The antidote to both nationalism and rationalism could be to think more carefully about the Europa myth. If she is the archetypal victim, then her story can perhaps empower us to resist the intellectual, political, cultural and spiritual tyrannies that threaten to carry us off and enslave us today. It begins, I think, with our own consciousness of who and what we are, and the dignity with which we are invested as creatures made in the image of God whose service, as the Anglican collect says, is "perfect freedom". One etymology of the name Europa is that it means "having an open face". This is why I believe our future lies in the European Union, because we want the UK to be a nation that is outward-turned, generous and inclusive in a Europe that has an "open face" to the world, and especially to its victims.

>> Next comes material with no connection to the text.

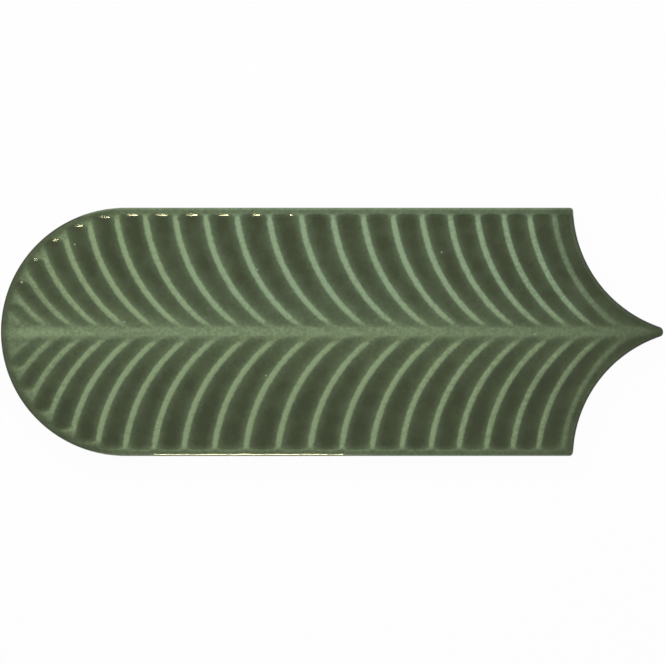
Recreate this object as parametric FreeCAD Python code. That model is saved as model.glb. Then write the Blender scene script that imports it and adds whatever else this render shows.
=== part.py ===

To vote to remain in the EU could be an unafraid act of joyful liberation, the very opposite of the gloomy worries that plague Brexiters. It could confidently proclaim that there is a better vision of humanity than any we have yet found. The Europa myth could inspire us to reimagine it.

1 comment:

  1. These kinky sex myths are very peculiar. Leda and the swan anyone? Why? is the question that springs to mind. I think you're right. Many of those fleeing war will have been victims of rape. But I must say, I find the lies being exchanged extremely depressing. Firstly, how can we make an informed decision, and second, it looks as though both contenders for Prime Minister, present and future, are as bad as each other. At most charitable, they are opportunists with a relaxed attitude to the truth.